▶ [Data lines]:
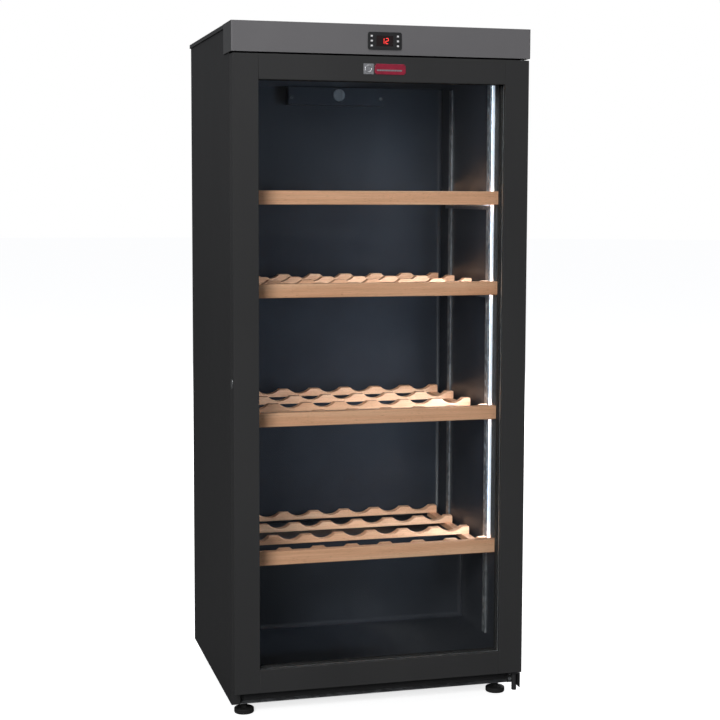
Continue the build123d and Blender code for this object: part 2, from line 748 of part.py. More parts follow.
def air_duct_cover():
    """Shallow cover high on the back wall with the round filter hole and a slotted lower edge."""
    y0 = INNER_BACK - DUCT_DEPTH
    z1 = CEILING - DUCT_DROP
    z0 = z1 - DUCT_H
    w = DUCT_WALL
    shape = block(DUCT_X0, DUCT_X1, y0, INNER_BACK, z0, z1)
    shape -= block(DUCT_X0 + w, DUCT_X1 - w, y0 + w, INNER_BACK + 1, z0 + w, z1 - w)
    for i in range(DUCT_SLOTS):
        x = DUCT_X0 + 20 + i * DUCT_SLOT_PITCH
        shape -= block(x, x + DUCT_SLOT_W, y0 + 6, INNER_BACK - 6, z0 - 1, z0 + w + 1)
    shape -= rod_y(VENT_X, VENT_Z, y0 - 1, y0 + w + 1, FILTER_R + LOOSE)
    for side in (-1, 1):
        shape -= Pos(VENT_X, y0 + w / 2, VENT_Z + side * FILTER_R) * Box(6, w + 2, 6)
    return cut_screws(shape)


def charcoal_filter():
    """Bayonet cap with a slotted face; two lugs hold it behind the cover."""
    y0 = INNER_BACK - DUCT_DEPTH
    shape = rod_y(VENT_X, VENT_Z, y0 - 2, y0 + DUCT_WALL + 3.3, FILTER_R)
    lug = y0 + DUCT_WALL + LOOSE
    for side in (-1, 1):
        x0, x1 = sorted((VENT_X + side * (FILTER_R - 1), VENT_X + side * (FILTER_R + FILTER_LUG)))
        shape += block(x0, x1, lug, lug + 2, VENT_Z - 2.5, VENT_Z + 2.5)
    for i in range(-2, 3):
        z = VENT_Z + i * FILTER_SLOT_PITCH
        shape -= block(VENT_X - 9, VENT_X + 9, y0 - 3, y0 + 1, z - 1, z + 1)
    return shape


def fan_back():
    return INNER_BACK - 4


def fan_motor():
    """Square fan frame with its hub and the fixed pin that the rotor turns on."""
    y1 = fan_back()
    y0 = y1 - FAN_T
    h = FAN_HALF
    shape = block(VENT_X - h, VENT_X + h, y0, y1, VENT_Z - h, VENT_Z + h)
    shape -= rod_y(VENT_X, VENT_Z, y0 - 1, y1 + 1, ROTOR_R + 0.8)
    shape += rod_y(VENT_X, VENT_Z, y1 - 3, y1, 6)
    shape += block(VENT_X - h, VENT_X + h, y1 - 2, y1, VENT_Z - 1.5, VENT_Z + 1.5)
    shape += rod_y(VENT_X, VENT_Z, y0 + 2, y1, FAN_PIN_R)
    for side in (-1, 1):
        x = VENT_X + side * (h - 1)
        shape += block(x - 1, x + 1, y1, INNER_BACK, VENT_Z - 8, VENT_Z + 8)
    return shape


def fan_rotor():
    """Hub and pitched blades that turn on the pin of the fan motor."""
    y0 = fan_back() - FAN_T + 1.5
    y1 = fan_back() - 3.5
    middle = (y0 + y1) / 2
    shape = rod_y(VENT_X, VENT_Z, y0, y1, 5.5)
    blade = Pos(8.5, 0, 0) * Rot(BLADE_ANGLE, 0, 0) * Box(9, 1.2, 7)
    for i in range(FAN_BLADES):
        shape += Pos(VENT_X, middle, VENT_Z) * Rot(0, 360 / FAN_BLADES * i, 0) * blade
    return shape - rod_y(VENT_X, VENT_Z, y0 - 1, y1 + 1, FAN_PIN_R + PIN_CLEAR)


# ---------------------------------------------------------------- cooling

def compressor_shell():
    shell = rod_z(COMP_X, COMP_Y, COMP_BASE + FOOT_PLATE, COMP_BASE + FOOT_PLATE + COMP_H, COMP_R)
    return fillet(shell.edges().filter_by(GeomType.CIRCLE), COMP_BEND)


def compressor():
    """Sealed shell on its foot plate, with the terminal box on its side."""
    shell = compressor_shell()
    z0 = COMP_BASE
    plate = block(COMP_X - COMP_PLATE_X, COMP_X + COMP_PLATE_X, COMP_Y - COMP_PLATE_Y, COMP_Y + COMP_PLATE_Y,
                  z0, z0 + FOOT_PLATE)
    for x, y in comp_corners():
        plate -= rod_z(x, y, z0 - 1, z0 + FOOT_PLATE + 1, 3)
    neck = rod_z(COMP_X, COMP_Y, z0 + FOOT_PLATE, z0 + FOOT_PLATE + COMP_BEND, COMP_R - COMP_BEND + 5)
    box = block(COMP_X + COMP_R - 15, COMP_X + COMP_R + 28, COMP_Y - 32, COMP_Y + 32, z0 + 45, z0 + 120)
    return [shell + neck + plate, box - shell]


def compressor_grommets():
    z0 = BASE_Z + BASE_T
    return [rod_z(x, y, z0, COMP_BASE, 10) - rod_z(x, y, z0 - 1, COMP_BASE + 1, 3)
            for x, y in comp_corners()]


def compressor_bolts():
    z1 = COMP_BASE + FOOT_PLATE
    return [rod_z(x, y, BASE_Z + BASE_T - 2, z1, 3) + rod_z(x, y, z1, z1 + 4, 5.5)
            for x, y in comp_corners()]


def coil_top():
    return COIL_BOTTOM + (COIL_ROWS - 1) * COIL_PITCH


def condenser_coil():
    """Serpentine tube brazed to four strips that stand off the rear panel."""
    points = [(-COIL_HALF, COIL_Y, COIL_BOTTOM)]
    for row in range(COIL_ROWS):
        z = COIL_BOTTOM + row * COIL_PITCH
        near, far = (-COIL_HALF, COIL_HALF) if row % 2 == 0 else (COIL_HALF, -COIL_HALF)
        if row:
            points.append((near, COIL_Y, z))
        points.append((far, COIL_Y, z))
    shape = tube(points, TUBE_R, COIL_PITCH * 0.45)
    for x in (-COIL_HALF + 50, -90, 90, COIL_HALF - 50):
        y1 = BACK + REAR_ZONE
        shape += block(x - 8, x + 8, y1 - STRIP_T - 0.5, y1, COIL_BOTTOM - 15, coil_top() + 15)
        for z in (COIL_BOTTOM + COIL_PITCH / 2, coil_top() - COIL_PITCH / 2):
            shape += block(x - 8, x + 8, BACK, y1 - STRIP_T, z - 10, z + 10)
    return shape


def refrigerant_pipes():
    """Suction pipe, discharge pipe and the filter drier in the liquid line."""
    top = COMP_BASE + FOOT_PLATE + COMP_H
    sx = suction_x()
    sy = suction_y()
    suction = tube([(sx, sy, STEP_TOP + 80), (sx, sy, top - 60), (COMP_X, sy - 20, top - 60),
                    (COMP_X, COMP_Y, top - 60)], SUCTION_R, 8)
    x = -COIL_HALF
    discharge = tube([(x, COIL_Y, COIL_BOTTOM), (x - 20, COIL_Y, COIL_BOTTOM), (x - 20, COIL_Y, top - 30),
                      (x - 20, COMP_Y, top - 30), (COMP_X, COMP_Y, top - 30)], TUBE_R, 10)
    y = BACK - 40
    drier = rod_z(DRIER_X, y, 120, 210, DRIER_R)
    drier += rod_z(DRIER_X, y, 90, 120, 2) + rod_z(DRIER_X, y, 210, BAY_Z - SHEET, 2)
    shell = compressor_shell()
    return [suction - shell, discharge - shell, drier]


def drain_pan():
    """Evaporation tray that sits on top of the compressor."""
    z0 = COMP_BASE + FOOT_PLATE + COMP_H
    w = PAN_WALL
    shape = block(COMP_X - PAN_X, COMP_X + PAN_X, COMP_Y - PAN_Y, COMP_Y + PAN_Y, z0, z0 + PAN_H)
    return shape - block(COMP_X - PAN_X + w, COMP_X + PAN_X - w, COMP_Y - PAN_Y + w, COMP_Y + PAN_Y - w,
                         z0 + w, z0 + PAN_H + 1)


def power_inlet():
    """Appliance inlet with its recess and three pins, on the floor of the compressor bay."""
    x = INLET_X
    z = BASE_Z + BASE_T + INLET_LIFT
    y1 = BACK - 4
    shape = block(x - 24, x + 24, y1 - 30, y1, BASE_Z + BASE_T, z + 16)
    shape -= block(x - MOUTH_X, x + MOUTH_X, y1 - MOUTH_DEPTH, y1 + 1, z - MOUTH_Z, z + MOUTH_Z)
    for dx, dz in ((-7, -2), (7, -2), (0, 2)):
        shape += block(x + dx - 1, x + dx + 1, y1 - MOUTH_DEPTH, y1 - 8, z + dz - 2, z + dz + 2)
    return shape


# ------------------------------------------------------------------- feet

def levelling_foot(x, y):
    """Threaded foot; its collar meets the base plate when it is screwed right in."""
    shape = fillet(rod_z(x, y, 0, FOOT_PAD, FOOT_R).edges().filter_by(GeomType.CIRCLE), 2.5)
    shape += rod_z(x, y, FOOT_PAD, BASE_Z, 8)
    return shape + rod_z(x, y, BASE_Z, STUD_TOP, STUD_R)


def rear_feet():
    y = BACK - REAR_FOOT_Y
    return [rod_z(side * FOOT_X, y, 0, FOOT_PAD, 20) + rod_z(side * FOOT_X, y, FOOT_PAD, BASE_Z, 11)
            for side in (-1, 1)]


# ------------------------------------------------------------------ output

os.makedirs("parts", exist_ok=True)

save("side_panel_left", side_panel(-1))
save("side_panel_right", side_panel(1))
save("roof_panel", roof_panel())
save("rear_panel", rear_panel())
save("compressor_bay_panel", compressor_bay_panel())
save("front_plinth", front_plinth())
save("base_plate", base_plate())
save("inner_liner", inner_liner())
save("evaporator_plate", evaporator_plate())
save("insulation_foam", insulation_foam())
save("top_cover", top_cover())
save("control_fascia", control_fascia())

save("controller_case", controller_case())
save("display_window", display_window())
save("control_board", control_board())
for key_name, key_x, key_z in key_places():
    save(key_name, button(key_x, key_z))

save("door_stile_left", door_stile(-1))
save("door_stile_right", door_stile(1))
save("door_rail_top", door_rail_top())
save("door_rail_bottom", door_rail_bottom())
save("door_glass_panes", pane(GLASS_Y), pane(GLASS_Y + PANE_T + PANE_GAP))
save("glass_spacer", glass_spacer())
save("door_gasket", door_gasket())
save("lock_barrel", lock_barrel())
save("lock_plug", lock_plug())
save("door_badge", door_badge())
save("hinge_bushes", *hinge_bushes())
save("hinge_bracket_lower", hinge_bracket_lower())
save("hinge_bracket_upper", hinge_bracket_upper())

for number, shelf_top in enumerate(SHELF_TOPS, start=1):
    save(f"shelf_{number}_board", shelf_board(shelf_top))
    save(f"shelf_{number}_frame", *shelf_frame(shelf_top))
save("shelf_uprights", *shelf_uprights())
save("shelf_runners", *shelf_runners())
save("light_housing", light_housing())
save("light_diffuser", light_diffuser())

save("air_duct_cover", air_duct_cover())
save("charcoal_filter", charcoal_filter())
save("fan_motor", fan_motor())
save("fan_rotor", fan_rotor())

save("compressor", *compressor())
save("compressor_grommets", *compressor_grommets())
save("condenser_coil", condenser_coil())
save("refrigerant_pipes", *refrigerant_pipes())
save("drain_pan", drain_pan())
save("power_inlet", power_inlet())
save("screws", *SCREWS, *compressor_bolts())

for (foot_x, foot_y), foot_side in zip(foot_places(), ("left", "right")):
    save(f"levelling_foot_{foot_side}", levelling_foot(foot_x, foot_y))
save("rear_feet", *rear_feet())
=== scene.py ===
import bmesh
import bpy
import json
import math
from mathutils import Matrix, Vector


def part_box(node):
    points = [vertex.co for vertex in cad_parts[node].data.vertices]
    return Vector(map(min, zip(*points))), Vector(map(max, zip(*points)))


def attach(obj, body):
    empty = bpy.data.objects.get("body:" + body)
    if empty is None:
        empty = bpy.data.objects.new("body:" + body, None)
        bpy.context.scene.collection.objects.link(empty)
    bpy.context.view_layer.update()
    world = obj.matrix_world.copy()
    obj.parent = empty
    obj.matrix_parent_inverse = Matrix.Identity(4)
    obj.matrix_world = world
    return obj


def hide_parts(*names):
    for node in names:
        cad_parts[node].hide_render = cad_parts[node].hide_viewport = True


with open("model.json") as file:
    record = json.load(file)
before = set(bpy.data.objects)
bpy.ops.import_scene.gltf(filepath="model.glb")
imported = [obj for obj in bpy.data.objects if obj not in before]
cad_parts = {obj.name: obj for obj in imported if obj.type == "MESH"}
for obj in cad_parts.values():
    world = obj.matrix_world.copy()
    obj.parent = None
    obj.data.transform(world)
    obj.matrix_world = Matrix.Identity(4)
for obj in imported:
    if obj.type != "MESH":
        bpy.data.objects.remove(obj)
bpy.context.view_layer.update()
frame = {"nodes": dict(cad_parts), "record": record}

MM = 0.001
SLOT_OF = {part["node"]: part["material_slot"] for part in frame["record"]["subparts"]}
BODY_OF = {node: body for body, nodes in frame["record"]["behaviour"]["bodies"].items() for node in nodes}


# -------------------------------------------------------------- shader helpers

def add(tree, kind, inputs=None, **settings):
    """Add a node, set its properties, and set or link its inputs."""
    made = tree.nodes.new(kind)
    for key, value in settings.items():
        setattr(made, key, value)
    for key, value in (inputs or {}).items():
        if isinstance(value, bpy.types.NodeSocket):
            tree.links.new(value, made.inputs[key])
        else:
            made.inputs[key].default_value = value
    return made


def new_material(name, **shader):
    """A material with a Principled shader whose uniform values are set on its own sockets."""
    material = bpy.data.materials.new(name)
    material.use_nodes = True
    principled = material.node_tree.nodes["Principled BSDF"]
    for key, value in shader.items():
        principled.inputs[key.replace("_", " ")].default_value = value
    return material, material.node_tree, principled


def place(tree, scale):
    """Object coordinates, in metres in the row frame, stretched by scale."""
    coordinates = add(tree, "ShaderNodeTexCoord").outputs["Object"]
    return add(tree, "ShaderNodeMapping", {"Vector": coordinates, "Scale": scale}).outputs["Vector"]


def noise(tree, scale, detail=3.0, roughness=0.5, distortion=0.0):
    """Noise over object coordinates; scale is how many times it repeats per metre along each axis."""
    inputs = {"Vector": place(tree, scale), "Scale": 1.0, "Detail": detail,
              "Roughness": roughness, "Distortion": distortion}
    return add(tree, "ShaderNodeTexNoise", inputs).outputs["Fac"]


def ramp(tree, value, stops):
    """Colours along a value; stops are (position, colour)."""
    made = add(tree, "ShaderNodeValToRGB", {"Fac": value})
    elements = made.color_ramp.elements
    for element, (position, colour) in zip(elements, stops):
        element.position = position
        element.color = (*colour, 1.0)
    for position, colour in stops[len(elements):]:
        elements.new(position).color = (*colour, 1.0)
    return made.outputs["Color"]


def spread(tree, value, low, high, start=0.3, end=0.7):
    """A value carried over to the range low to high."""
    inputs = {"Value": value, "From Min": start, "From Max": end, "To Min": low, "To Max": high}
    return add(tree, "ShaderNodeMapRange", inputs).outputs["Result"]


def join(tree, principled, **sockets):
    """Link values to the shader's sockets, named with _ for each space."""
    for key, value in sockets.items():
        tree.links.new(value, principled.inputs[key.replace("_", " ")])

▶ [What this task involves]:
Within the listing above, extract exactly the lines from the line with "for (foot_x, foot_y), foot_side" to the line with "before = set(bpy.data.objects)", the two named lines included, and no others.

▶ [Answer to this task]:
for (foot_x, foot_y), foot_side in zip(foot_places(), ("left", "right")):
    save(f"levelling_foot_{foot_side}", levelling_foot(foot_x, foot_y))
save("rear_feet", *rear_feet())
=== scene.py ===
import bmesh
import bpy
import json
import math
from mathutils import Matrix, Vector


def part_box(node):
    points = [vertex.co for vertex in cad_parts[node].data.vertices]
    return Vector(map(min, zip(*points))), Vector(map(max, zip(*points)))


def attach(obj, body):
    empty = bpy.data.objects.get("body:" + body)
    if empty is None:
        empty = bpy.data.objects.new("body:" + body, None)
        bpy.context.scene.collection.objects.link(empty)
    bpy.context.view_layer.update()
    world = obj.matrix_world.copy()
    obj.parent = empty
    obj.matrix_parent_inverse = Matrix.Identity(4)
    obj.matrix_world = world
    return obj


def hide_parts(*names):
    for node in names:
        cad_parts[node].hide_render = cad_parts[node].hide_viewport = True


with open("model.json") as file:
    record = json.load(file)
before = set(bpy.data.objects)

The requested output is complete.